Via these behaviour patterns, organic airborne pollutants affect …

  • …climate change processes, because secondary aerosol particles can form clouds.
  • …the ozone layer through the formation of reactive oxygen species.
  • …urban air quality – with adverse impacts on human health. Airborne pollutants increase the aerosol content of the atmosphere.

They are thus involved in processes that contribute to three of the nine “planetary boundaries” defined by Steffen et al. (2015). Furthermore, when deposited on the surface of fine particles, organic chemicals that are harmful to health can be inhaled, with direct consequences for the people affected. Anthropogenic (semi-)volatile organic substances are particularly worrying when they are halogenated – that is, when they contain fluorine, chlorine or bromine. These are abbreviated as X-(S)VOC. Such substances are very likely to meet all the criteria for a persistent organic pollutant (POP): they are probably persistent, bioaccumulative and toxic and can spread a long way in the environment without degrading. What other things policy-makers could do Existing strategies in the chemicals regulations include:

  • Reducing chlorofluorinated compounds – notably via the Kyoto Protocol – to protect stratospheric ozone.
  • Replacing organic solvents with water-based systems to reduce tropospheric ozone.
  • Phasing out the use of toxic substances.

More recent findings indicate that the following points also need to be addressed:

  • Volatile chemical products (from indoor sources) make a significant contribution to the formation of secondary particulate matter.
  • Alongside the focus on ozone and toxic substances, greater attention also needs to be paid to PM2.5. PM2.5 refers to fine airborne particles with a diameter of less than 2.5 micrometres. One micrometre is a thousandth of a millimetre. These particles advance particularly far into the lungs. To address this problem, all the relevant precursor substances and classes should be identified and regulated.

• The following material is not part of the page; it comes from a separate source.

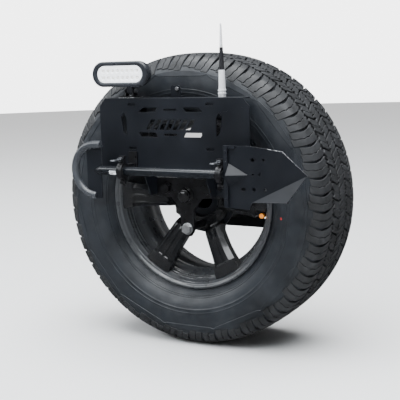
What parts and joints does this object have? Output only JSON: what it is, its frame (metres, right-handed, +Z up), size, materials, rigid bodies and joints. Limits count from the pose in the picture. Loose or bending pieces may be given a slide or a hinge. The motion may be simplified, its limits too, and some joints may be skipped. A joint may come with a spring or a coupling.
{
  "type": "spare tire carrier",
  "caption": "Tailgate spare tire carrier with its wheel, slotted accessory panel, tilting work light, antenna and a shovel in hinged clamps.",
  "frame": {"origin": "centre of the tailgate plate's rear face, on the wheel's axis", "axes": "+Y out of the plate's rear face towards the vehicle, +Z up, +X to the right seen from behind the vehicle; the wheel's outer face looks along -Y"},
  "size_m": [0.776, 0.4599, 0.843],
  "materials": {
    "powder_black": "satin black powder coat",
    "rim_black": "gloss black paint",
    "nut_black": "gloss black",
    "zinc_steel": "zinc plated",
    "black_steel": "black oxide",
    "lamp_casting": "black powder coat",
    "tyre_rubber": "matte",
    "liner_rubber": "matte",
    "lens_white": "clear ribbed",
    "led_board": "white solder mask",
    "antenna_white": "satin",
    "antenna_black": "satin",
    "amber_plastic": "satin"
  },
  "bodies": {
    "carrier": {"tailgate_plate": "powder_black", "carrier_post": "powder_black", "wheel_flange": "powder_black", "panel_arm_left": "powder_black", "panel_arm_right": "powder_black", "accessory_panel": "powder_black", "accessory_tab": "powder_black", "rim_barrel": "rim_black", "rim_spider": "rim_black", "lug_nut_1": "nut_black", "lug_nut_2": "nut_black", "lug_nut_3": "nut_black", "centre_dome_bolt": "nut_black", "standoff_bolt_3": "zinc_steel", "tab_bolt": "zinc_steel", "light_base_washer": "zinc_steel", "light_base_bolt": "zinc_steel", "antenna_nut": "zinc_steel", "standoff_1": "black_steel", "standoff_2": "black_steel", "standoff_3": "black_steel", "standoff_bolt_1": "black_steel", "standoff_bolt_2": "black_steel", "arm_bolt_left": "black_steel", "arm_bolt_right": "black_steel", "panel_stud_1": "black_steel", "panel_stud_2": "black_steel", "panel_stud_3": "black_steel", "panel_stud_4": "black_steel", "mount_plate": "black_steel", "clamp_saddle_left": "black_steel", "clamp_saddle_right": "black_steel", "tyre": "tyre_rubber", "valve_stem": "liner_rubber", "clamp_liner_rear_left": "liner_rubber", "clamp_liner_rear_right": "liner_rubber", "antenna_base": "antenna_white", "antenna_tip": "antenna_white", "antenna_sleeve": "antenna_black", "valve_cap": "amber_plastic"},
    "light_foot": {"light_foot": "black_steel", "light_pivot_bolt": "zinc_steel"},
    "work_light": {"light_housing": "lamp_casting", "light_bezel": "lamp_casting", "light_lens": "lens_white", "light_led_board": "led_board"},
    "jaw_left": {"clamp_jaw_left": "black_steel", "clamp_liner_front_left": "liner_rubber"},
    "jaw_right": {"clamp_jaw_right": "black_steel", "clamp_liner_front_right": "liner_rubber"},
    "knob_left": {"clamp_knob_left": "zinc_steel"},
    "knob_right": {"clamp_knob_right": "zinc_steel"},
    "shovel": {"shovel_shaft": "powder_black", "shovel_handle_plate": "powder_black", "shovel_handle_loop": "powder_black", "shovel_root_bar": "powder_black", "shovel_socket": "powder_black", "shovel_blade": "powder_black"}
  },
  "joints": [
    {"name": "light_pan", "type": "hinge", "parent": "carrier", "child": "light_foot", "pos_m": [-0.128, -0.333, 0.28], "axis": [0, 0, 1], "range_deg": [-10, 10]},
    {"name": "light_tilt", "type": "hinge", "parent": "light_foot", "child": "work_light", "pos_m": [-0.128, -0.333, 0.294], "axis": [1, 0, 0], "range_deg": [-10, 35]},
    {"name": "clamp_left_open", "type": "hinge", "parent": "carrier", "child": "jaw_left", "pos_m": [-0.113, -0.41, 0.066], "axis": [1, 0, 0], "range_deg": [0, 100]},
    {"name": "clamp_right_open", "type": "hinge", "parent": "carrier", "child": "jaw_right", "pos_m": [0.167, -0.41, 0.066], "axis": [1, 0, 0], "range_deg": [0, 100]},
    {"name": "clamp_left_knob_turn", "type": "hinge", "parent": "jaw_left", "child": "knob_left", "pos_m": [-0.113, -0.415, 0.125], "axis": [0, -1, 0], "continuous": true},
    {"name": "clamp_right_knob_turn", "type": "hinge", "parent": "jaw_right", "child": "knob_right", "pos_m": [0.167, -0.415, 0.125], "axis": [0, -1, 0], "continuous": true},
    {"name": "shovel_turn", "type": "hinge", "parent": "carrier", "child": "shovel", "pos_m": [0, -0.41, 0.095], "axis": [1, 0, 0], "range_deg": [-20, 20]}
  ]
}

Flame retardants are underrated airborne pollutants In the public arena, little thought is usually given to chemicals as an aspect of sustainability. Substances such as flame retardants stand for the large group of anthropogenic atmospheric pollutants. McDonald et al. (2018), among others, have established that substances in this group contribute more to organic atmospheric pollution than was supposed: many products that we use every day incorporate chemicals to provide particular product characteristics, such as fire resistance. McDonald et al. call these additives “volatile chemical products”. My task of analysing the ways in which POPs are used helps raise awareness of these compounds and the environmental impacts described above. The patterns thus identified can draw attention to organic airborne pollutants and their typical applications as anthropogenic chemicals. And suddenly I have an idea for how I can look for a pattern among the chemical structures, the life cycle phases with emissions risk, the function of the substances and the typical materials in which they are used. But I will still end up with a big Excel table.

Clara Löw is an expert in pollutant assessment and substance evaluation, the circular economy and plastics. She works in the Sustainable Products & Material Flows Division in Freiburg. In 2020 Clara Löw was awarded Frankfurt University’s sustainability prize for degree theses for her Master’s thesis on “Organic flame retardants in the ambient air of Frankfurt am Main” and her account of the importance of anthropogenic chemicals in environmental issues.